Modeling code records:
^^^^^^^^
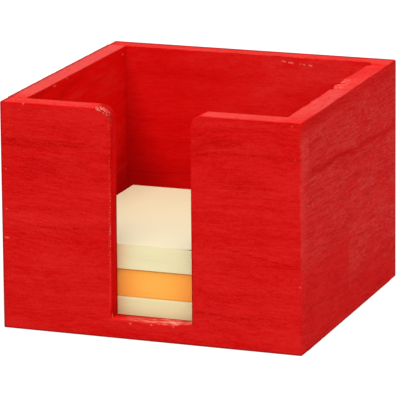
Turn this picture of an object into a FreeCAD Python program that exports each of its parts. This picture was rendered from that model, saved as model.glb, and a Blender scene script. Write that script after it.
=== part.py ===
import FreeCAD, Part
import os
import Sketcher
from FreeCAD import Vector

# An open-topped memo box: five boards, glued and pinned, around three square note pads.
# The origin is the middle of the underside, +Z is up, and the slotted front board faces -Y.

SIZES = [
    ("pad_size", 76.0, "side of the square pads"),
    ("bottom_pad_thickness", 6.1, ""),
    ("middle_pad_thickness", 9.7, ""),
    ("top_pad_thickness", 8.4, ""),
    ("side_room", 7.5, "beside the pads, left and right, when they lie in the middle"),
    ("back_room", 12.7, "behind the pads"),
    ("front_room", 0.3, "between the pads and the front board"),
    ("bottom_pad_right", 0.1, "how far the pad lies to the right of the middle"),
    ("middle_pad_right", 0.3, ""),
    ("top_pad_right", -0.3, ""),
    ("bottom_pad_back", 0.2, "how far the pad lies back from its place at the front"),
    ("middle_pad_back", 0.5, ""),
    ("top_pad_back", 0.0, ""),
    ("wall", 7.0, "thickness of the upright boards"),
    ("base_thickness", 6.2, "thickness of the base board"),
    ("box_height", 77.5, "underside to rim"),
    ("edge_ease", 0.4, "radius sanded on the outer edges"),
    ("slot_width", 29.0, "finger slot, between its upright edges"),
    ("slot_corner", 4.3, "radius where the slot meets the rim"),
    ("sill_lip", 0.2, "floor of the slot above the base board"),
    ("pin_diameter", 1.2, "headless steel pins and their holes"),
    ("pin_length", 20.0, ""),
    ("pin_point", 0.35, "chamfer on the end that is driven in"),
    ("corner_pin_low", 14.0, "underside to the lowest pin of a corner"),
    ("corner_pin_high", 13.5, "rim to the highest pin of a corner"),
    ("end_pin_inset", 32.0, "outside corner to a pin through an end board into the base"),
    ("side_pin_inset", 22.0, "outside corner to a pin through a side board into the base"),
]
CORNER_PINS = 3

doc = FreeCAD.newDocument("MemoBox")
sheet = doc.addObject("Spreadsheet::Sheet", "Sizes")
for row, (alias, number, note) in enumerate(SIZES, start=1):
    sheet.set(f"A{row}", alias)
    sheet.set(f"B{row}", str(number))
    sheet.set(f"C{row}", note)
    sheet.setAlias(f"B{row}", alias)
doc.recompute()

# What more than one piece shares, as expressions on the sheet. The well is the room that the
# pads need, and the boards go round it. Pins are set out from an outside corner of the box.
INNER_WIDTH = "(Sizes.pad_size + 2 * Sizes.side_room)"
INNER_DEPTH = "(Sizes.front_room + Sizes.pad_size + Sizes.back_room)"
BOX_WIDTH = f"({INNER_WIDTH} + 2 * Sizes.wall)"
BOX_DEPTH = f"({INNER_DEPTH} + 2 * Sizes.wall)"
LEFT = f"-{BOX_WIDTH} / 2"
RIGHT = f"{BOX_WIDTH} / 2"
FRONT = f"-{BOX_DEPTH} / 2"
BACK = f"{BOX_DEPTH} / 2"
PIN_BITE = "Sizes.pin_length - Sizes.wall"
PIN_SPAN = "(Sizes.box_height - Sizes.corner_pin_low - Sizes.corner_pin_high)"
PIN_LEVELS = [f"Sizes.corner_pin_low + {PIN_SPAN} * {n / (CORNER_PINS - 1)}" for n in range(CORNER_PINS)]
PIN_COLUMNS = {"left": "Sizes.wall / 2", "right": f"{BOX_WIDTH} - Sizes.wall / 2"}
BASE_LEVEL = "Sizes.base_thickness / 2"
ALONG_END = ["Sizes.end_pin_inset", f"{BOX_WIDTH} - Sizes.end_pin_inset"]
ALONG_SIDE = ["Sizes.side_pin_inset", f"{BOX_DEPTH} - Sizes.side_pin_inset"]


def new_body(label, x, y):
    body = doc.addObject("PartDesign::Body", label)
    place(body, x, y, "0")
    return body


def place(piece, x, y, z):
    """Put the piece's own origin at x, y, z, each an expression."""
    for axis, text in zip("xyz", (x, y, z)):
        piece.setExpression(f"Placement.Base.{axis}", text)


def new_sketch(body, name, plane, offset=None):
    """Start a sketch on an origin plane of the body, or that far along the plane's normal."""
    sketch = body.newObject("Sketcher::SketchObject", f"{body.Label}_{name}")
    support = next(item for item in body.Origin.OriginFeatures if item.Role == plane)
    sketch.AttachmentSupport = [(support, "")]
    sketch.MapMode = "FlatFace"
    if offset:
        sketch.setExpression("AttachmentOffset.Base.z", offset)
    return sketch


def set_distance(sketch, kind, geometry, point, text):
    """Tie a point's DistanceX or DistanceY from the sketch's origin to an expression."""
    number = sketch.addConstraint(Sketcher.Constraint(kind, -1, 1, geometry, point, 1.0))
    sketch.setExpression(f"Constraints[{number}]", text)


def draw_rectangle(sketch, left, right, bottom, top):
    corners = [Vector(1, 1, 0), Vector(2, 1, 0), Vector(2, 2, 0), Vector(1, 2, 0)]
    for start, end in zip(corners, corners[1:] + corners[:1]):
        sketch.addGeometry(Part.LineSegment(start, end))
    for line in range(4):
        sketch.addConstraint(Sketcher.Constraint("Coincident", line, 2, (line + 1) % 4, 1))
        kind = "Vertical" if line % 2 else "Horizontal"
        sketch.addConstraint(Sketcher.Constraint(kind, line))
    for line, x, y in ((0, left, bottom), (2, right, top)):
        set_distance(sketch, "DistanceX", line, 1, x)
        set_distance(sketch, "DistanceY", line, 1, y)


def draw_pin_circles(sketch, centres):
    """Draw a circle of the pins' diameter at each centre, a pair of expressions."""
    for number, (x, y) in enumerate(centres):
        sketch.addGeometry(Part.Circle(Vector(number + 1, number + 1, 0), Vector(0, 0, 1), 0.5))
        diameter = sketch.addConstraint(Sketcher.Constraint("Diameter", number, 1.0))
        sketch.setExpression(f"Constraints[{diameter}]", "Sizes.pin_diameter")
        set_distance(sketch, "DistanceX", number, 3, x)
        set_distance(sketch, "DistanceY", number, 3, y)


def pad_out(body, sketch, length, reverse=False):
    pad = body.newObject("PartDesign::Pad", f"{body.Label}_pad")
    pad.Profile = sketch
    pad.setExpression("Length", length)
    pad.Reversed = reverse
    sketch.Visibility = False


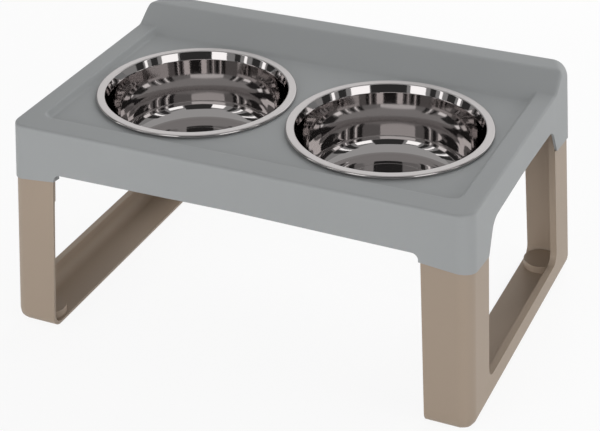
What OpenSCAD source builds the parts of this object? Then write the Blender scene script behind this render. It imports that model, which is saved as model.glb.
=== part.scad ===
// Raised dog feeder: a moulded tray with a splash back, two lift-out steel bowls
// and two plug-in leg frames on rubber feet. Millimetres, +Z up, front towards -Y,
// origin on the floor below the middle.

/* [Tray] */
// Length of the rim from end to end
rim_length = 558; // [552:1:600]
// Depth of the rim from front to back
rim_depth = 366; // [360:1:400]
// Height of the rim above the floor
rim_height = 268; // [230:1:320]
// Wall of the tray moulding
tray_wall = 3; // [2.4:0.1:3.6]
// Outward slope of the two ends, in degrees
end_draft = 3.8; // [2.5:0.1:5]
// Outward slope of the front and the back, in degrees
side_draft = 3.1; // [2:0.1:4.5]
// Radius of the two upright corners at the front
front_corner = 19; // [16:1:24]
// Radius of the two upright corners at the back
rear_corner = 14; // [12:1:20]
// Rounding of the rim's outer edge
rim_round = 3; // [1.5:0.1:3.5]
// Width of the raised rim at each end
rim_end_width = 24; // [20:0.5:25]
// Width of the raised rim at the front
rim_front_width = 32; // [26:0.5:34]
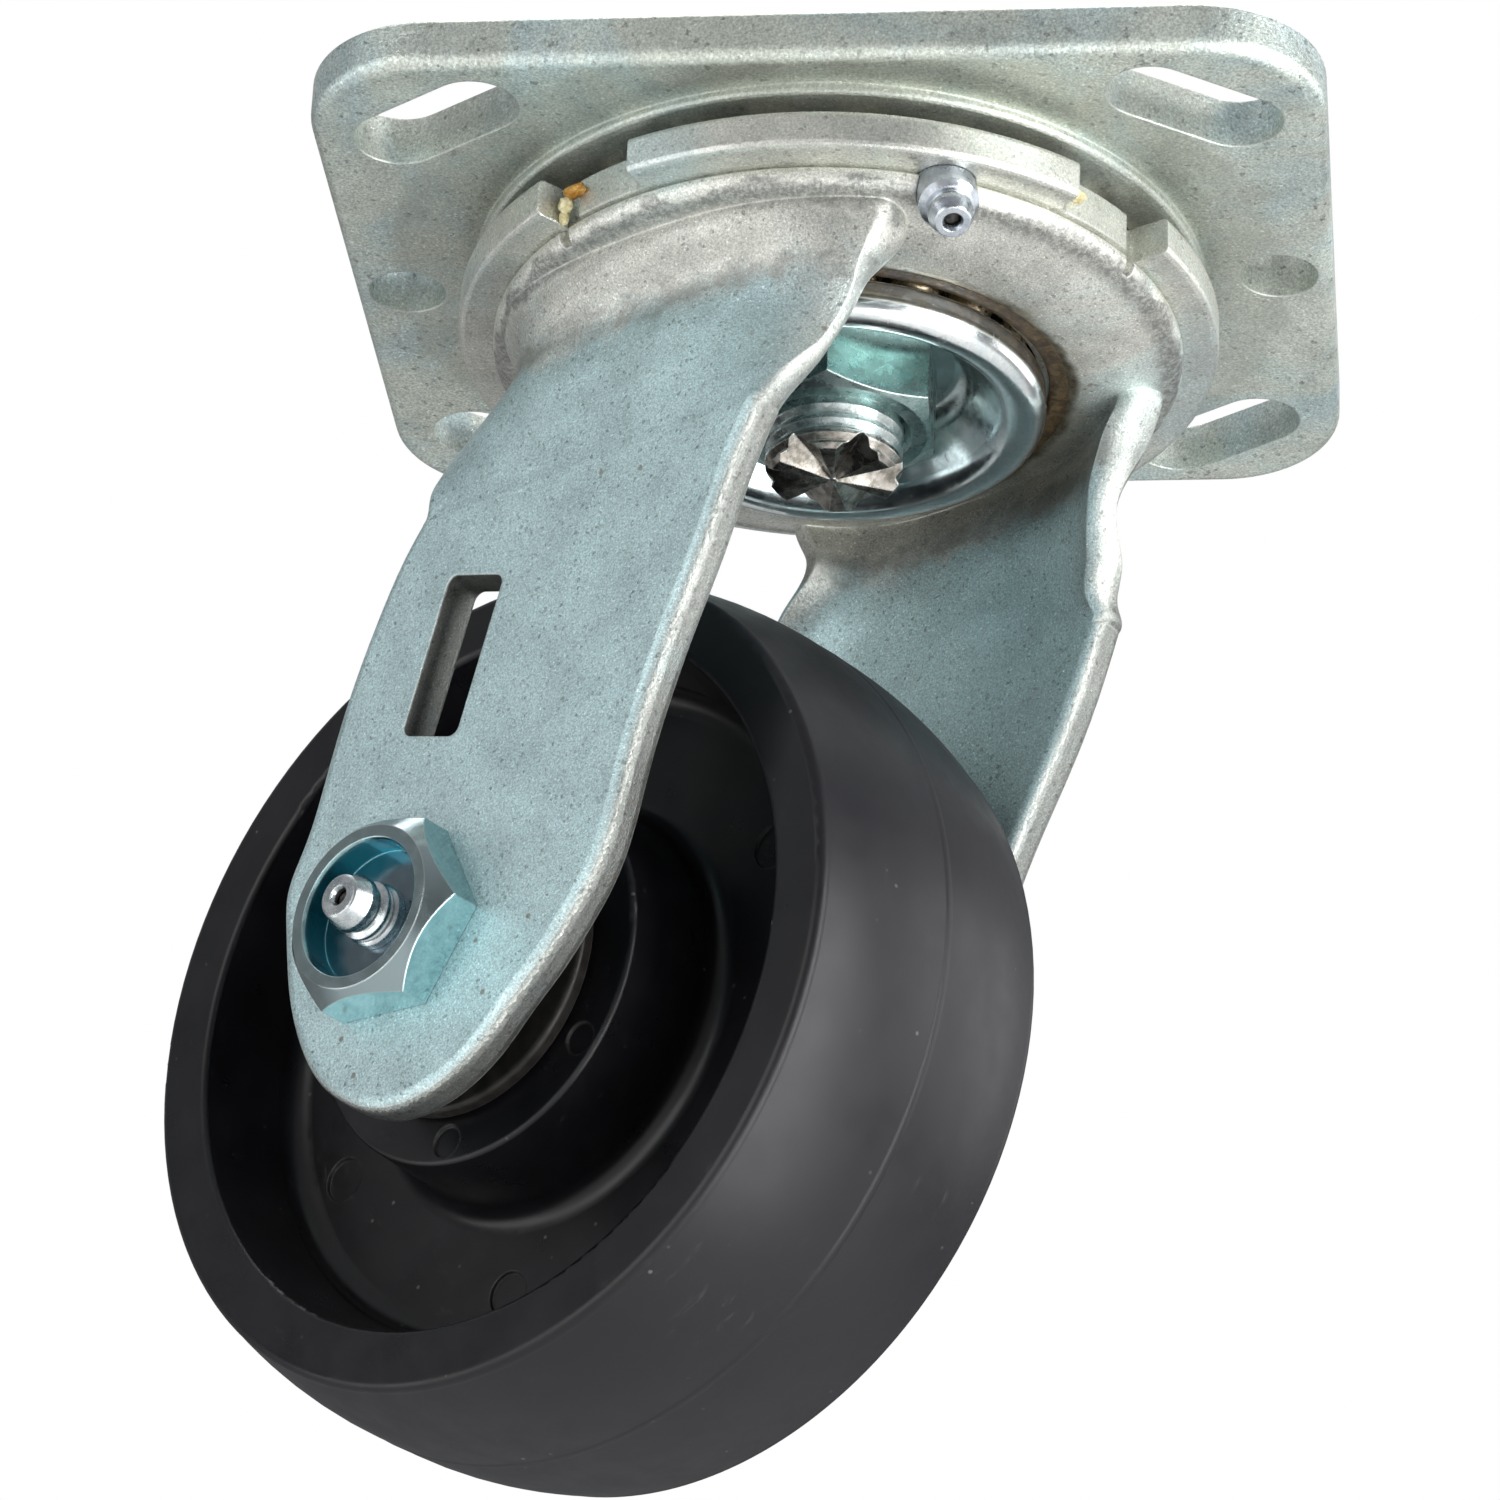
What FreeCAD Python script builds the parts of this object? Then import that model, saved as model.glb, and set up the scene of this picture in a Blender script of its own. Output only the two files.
^^^^^^^^
» Exercise instructions: Each record must be returned exactly as it is written.

» Completed task:
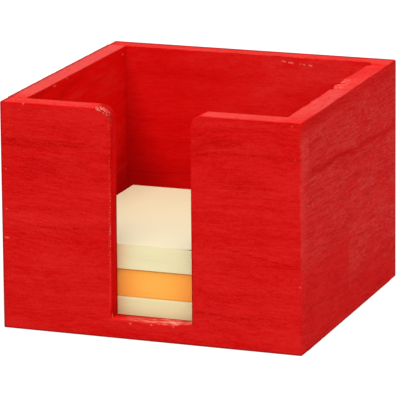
Turn this picture of an object into a FreeCAD Python program that exports each of its parts. This picture was rendered from that model, saved as model.glb, and a Blender scene script. Write that script after it.
=== part.py ===
import FreeCAD, Part
import os
import Sketcher
from FreeCAD import Vector

# An open-topped memo box: five boards, glued and pinned, around three square note pads.
# The origin is the middle of the underside, +Z is up, and the slotted front board faces -Y.

SIZES = [
    ("pad_size", 76.0, "side of the square pads"),
    ("bottom_pad_thickness", 6.1, ""),
    ("middle_pad_thickness", 9.7, ""),
    ("top_pad_thickness", 8.4, ""),
    ("side_room", 7.5, "beside the pads, left and right, when they lie in the middle"),
    ("back_room", 12.7, "behind the pads"),
    ("front_room", 0.3, "between the pads and the front board"),
    ("bottom_pad_right", 0.1, "how far the pad lies to the right of the middle"),
    ("middle_pad_right", 0.3, ""),
    ("top_pad_right", -0.3, ""),
    ("bottom_pad_back", 0.2, "how far the pad lies back from its place at the front"),
    ("middle_pad_back", 0.5, ""),
    ("top_pad_back", 0.0, ""),
    ("wall", 7.0, "thickness of the upright boards"),
    ("base_thickness", 6.2, "thickness of the base board"),
    ("box_height", 77.5, "underside to rim"),
    ("edge_ease", 0.4, "radius sanded on the outer edges"),
    ("slot_width", 29.0, "finger slot, between its upright edges"),
    ("slot_corner", 4.3, "radius where the slot meets the rim"),
    ("sill_lip", 0.2, "floor of the slot above the base board"),
    ("pin_diameter", 1.2, "headless steel pins and their holes"),
    ("pin_length", 20.0, ""),
    ("pin_point", 0.35, "chamfer on the end that is driven in"),
    ("corner_pin_low", 14.0, "underside to the lowest pin of a corner"),
    ("corner_pin_high", 13.5, "rim to the highest pin of a corner"),
    ("end_pin_inset", 32.0, "outside corner to a pin through an end board into the base"),
    ("side_pin_inset", 22.0, "outside corner to a pin through a side board into the base"),
]
CORNER_PINS = 3

doc = FreeCAD.newDocument("MemoBox")
sheet = doc.addObject("Spreadsheet::Sheet", "Sizes")
for row, (alias, number, note) in enumerate(SIZES, start=1):
    sheet.set(f"A{row}", alias)
    sheet.set(f"B{row}", str(number))
    sheet.set(f"C{row}", note)
    sheet.setAlias(f"B{row}", alias)
doc.recompute()

# What more than one piece shares, as expressions on the sheet. The well is the room that the
# pads need, and the boards go round it. Pins are set out from an outside corner of the box.
INNER_WIDTH = "(Sizes.pad_size + 2 * Sizes.side_room)"
INNER_DEPTH = "(Sizes.front_room + Sizes.pad_size + Sizes.back_room)"
BOX_WIDTH = f"({INNER_WIDTH} + 2 * Sizes.wall)"
BOX_DEPTH = f"({INNER_DEPTH} + 2 * Sizes.wall)"
LEFT = f"-{BOX_WIDTH} / 2"
RIGHT = f"{BOX_WIDTH} / 2"
FRONT = f"-{BOX_DEPTH} / 2"
BACK = f"{BOX_DEPTH} / 2"
PIN_BITE = "Sizes.pin_length - Sizes.wall"
PIN_SPAN = "(Sizes.box_height - Sizes.corner_pin_low - Sizes.corner_pin_high)"
PIN_LEVELS = [f"Sizes.corner_pin_low + {PIN_SPAN} * {n / (CORNER_PINS - 1)}" for n in range(CORNER_PINS)]
PIN_COLUMNS = {"left": "Sizes.wall / 2", "right": f"{BOX_WIDTH} - Sizes.wall / 2"}
BASE_LEVEL = "Sizes.base_thickness / 2"
ALONG_END = ["Sizes.end_pin_inset", f"{BOX_WIDTH} - Sizes.end_pin_inset"]
ALONG_SIDE = ["Sizes.side_pin_inset", f"{BOX_DEPTH} - Sizes.side_pin_inset"]


def new_body(label, x, y):
    body = doc.addObject("PartDesign::Body", label)
    place(body, x, y, "0")
    return body


def place(piece, x, y, z):
    """Put the piece's own origin at x, y, z, each an expression."""
    for axis, text in zip("xyz", (x, y, z)):
        piece.setExpression(f"Placement.Base.{axis}", text)


def new_sketch(body, name, plane, offset=None):
    """Start a sketch on an origin plane of the body, or that far along the plane's normal."""
    sketch = body.newObject("Sketcher::SketchObject", f"{body.Label}_{name}")
    support = next(item for item in body.Origin.OriginFeatures if item.Role == plane)
    sketch.AttachmentSupport = [(support, "")]
    sketch.MapMode = "FlatFace"
    if offset:
        sketch.setExpression("AttachmentOffset.Base.z", offset)
    return sketch


def set_distance(sketch, kind, geometry, point, text):
    """Tie a point's DistanceX or DistanceY from the sketch's origin to an expression."""
    number = sketch.addConstraint(Sketcher.Constraint(kind, -1, 1, geometry, point, 1.0))
    sketch.setExpression(f"Constraints[{number}]", text)


def draw_rectangle(sketch, left, right, bottom, top):
    corners = [Vector(1, 1, 0), Vector(2, 1, 0), Vector(2, 2, 0), Vector(1, 2, 0)]
    for start, end in zip(corners, corners[1:] + corners[:1]):
        sketch.addGeometry(Part.LineSegment(start, end))
    for line in range(4):
        sketch.addConstraint(Sketcher.Constraint("Coincident", line, 2, (line + 1) % 4, 1))
        kind = "Vertical" if line % 2 else "Horizontal"
        sketch.addConstraint(Sketcher.Constraint(kind, line))
    for line, x, y in ((0, left, bottom), (2, right, top)):
        set_distance(sketch, "DistanceX", line, 1, x)
        set_distance(sketch, "DistanceY", line, 1, y)


def draw_pin_circles(sketch, centres):
    """Draw a circle of the pins' diameter at each centre, a pair of expressions."""
    for number, (x, y) in enumerate(centres):
        sketch.addGeometry(Part.Circle(Vector(number + 1, number + 1, 0), Vector(0, 0, 1), 0.5))
        diameter = sketch.addConstraint(Sketcher.Constraint("Diameter", number, 1.0))
        sketch.setExpression(f"Constraints[{diameter}]", "Sizes.pin_diameter")
        set_distance(sketch, "DistanceX", number, 3, x)
        set_distance(sketch, "DistanceY", number, 3, y)


def pad_out(body, sketch, length, reverse=False):
    pad = body.newObject("PartDesign::Pad", f"{body.Label}_pad")
    pad.Profile = sketch
    pad.setExpression("Length", length)
    pad.Reversed = reverse
    sketch.Visibility = False


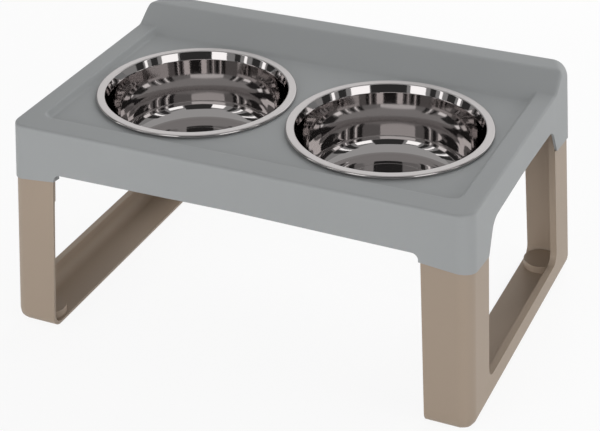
What OpenSCAD source builds the parts of this object? Then write the Blender scene script behind this render. It imports that model, which is saved as model.glb.
=== part.scad ===
// Raised dog feeder: a moulded tray with a splash back, two lift-out steel bowls
// and two plug-in leg frames on rubber feet. Millimetres, +Z up, front towards -Y,
// origin on the floor below the middle.

/* [Tray] */
// Length of the rim from end to end
rim_length = 558; // [552:1:600]
// Depth of the rim from front to back
rim_depth = 366; // [360:1:400]
// Height of the rim above the floor
rim_height = 268; // [230:1:320]
// Wall of the tray moulding
tray_wall = 3; // [2.4:0.1:3.6]
// Outward slope of the two ends, in degrees
end_draft = 3.8; // [2.5:0.1:5]
// Outward slope of the front and the back, in degrees
side_draft = 3.1; // [2:0.1:4.5]
// Radius of the two upright corners at the front
front_corner = 19; // [16:1:24]
// Radius of the two upright corners at the back
rear_corner = 14; // [12:1:20]
// Rounding of the rim's outer edge
rim_round = 3; // [1.5:0.1:3.5]
// Width of the raised rim at each end
rim_end_width = 24; // [20:0.5:25]
// Width of the raised rim at the front
rim_front_width = 32; // [26:0.5:34]
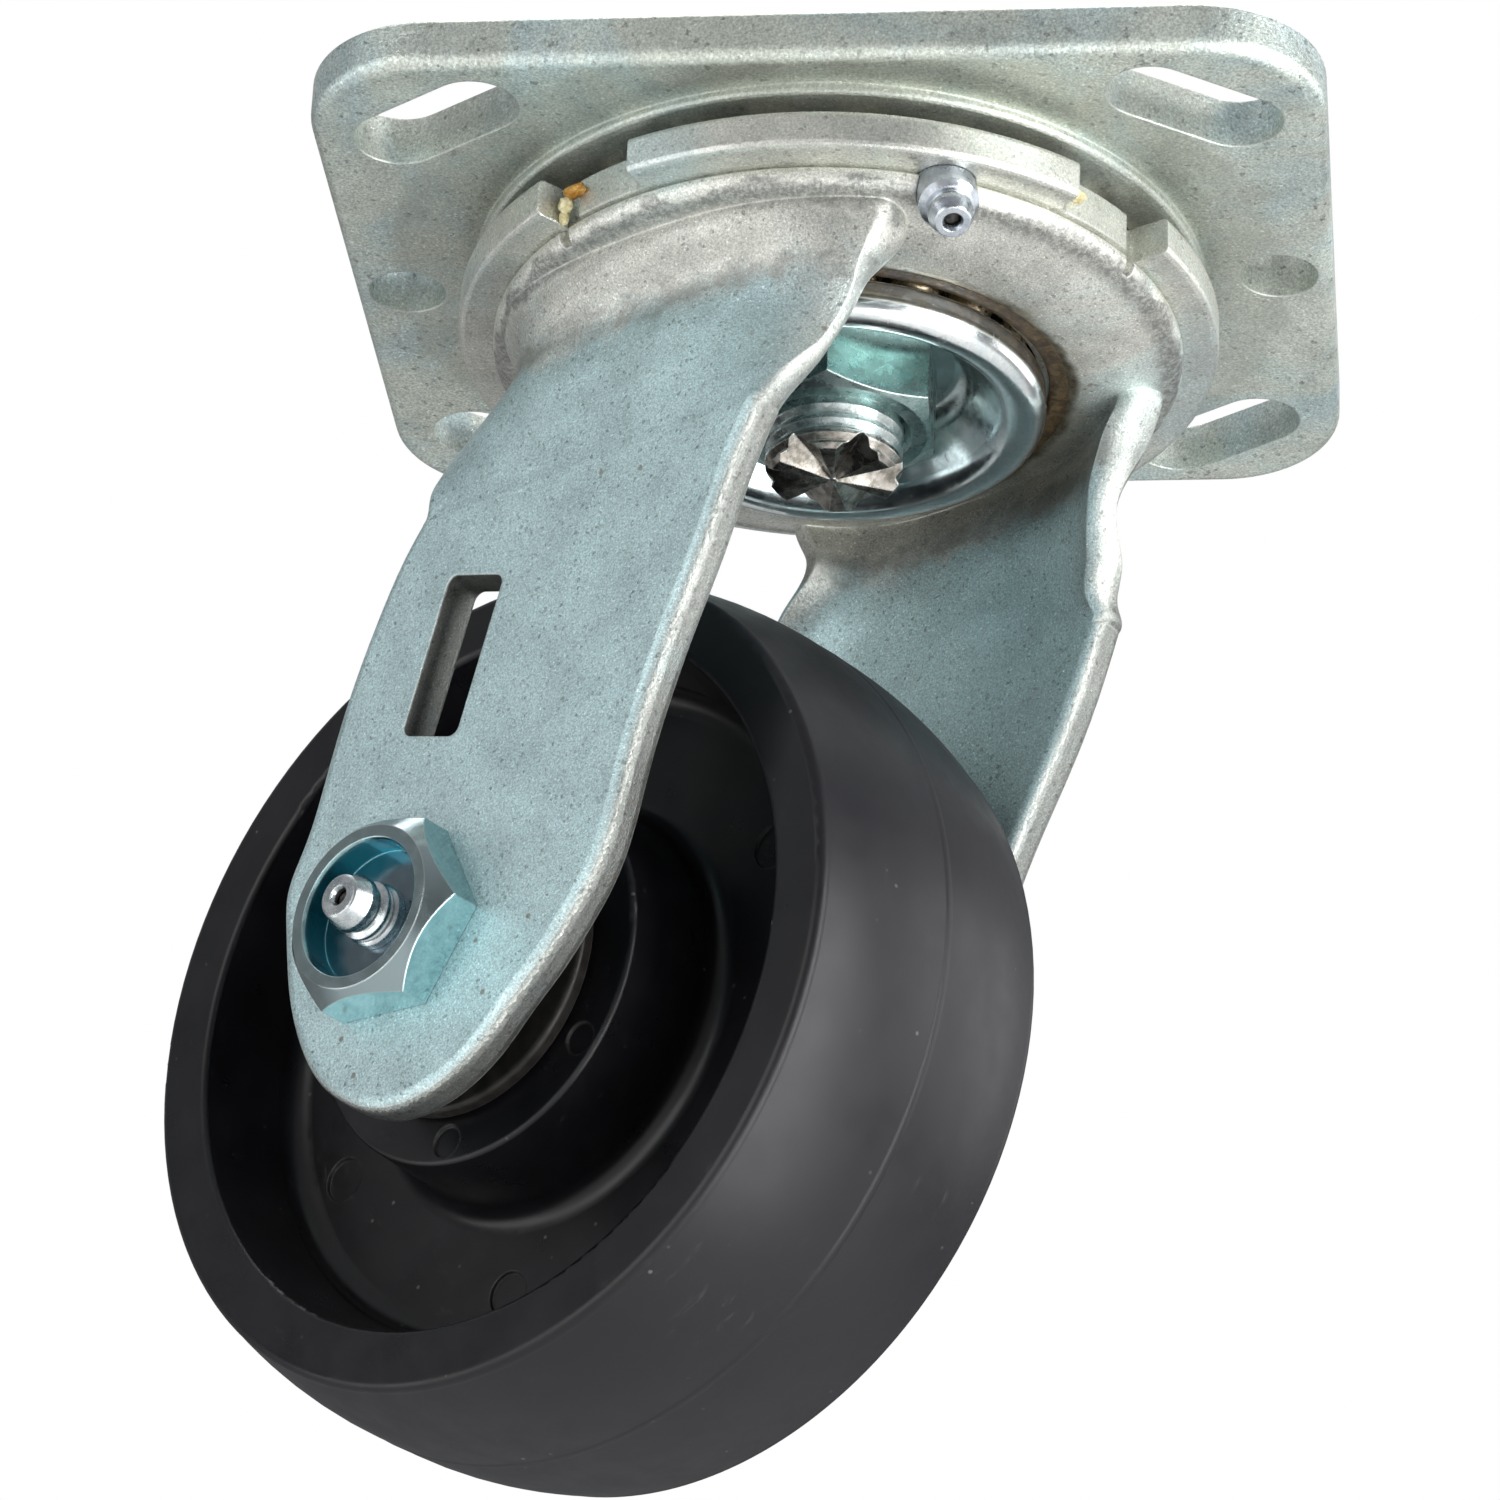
What FreeCAD Python script builds the parts of this object? Then import that model, saved as model.glb, and set up the scene of this picture in a Blender script of its own. Output only the two files.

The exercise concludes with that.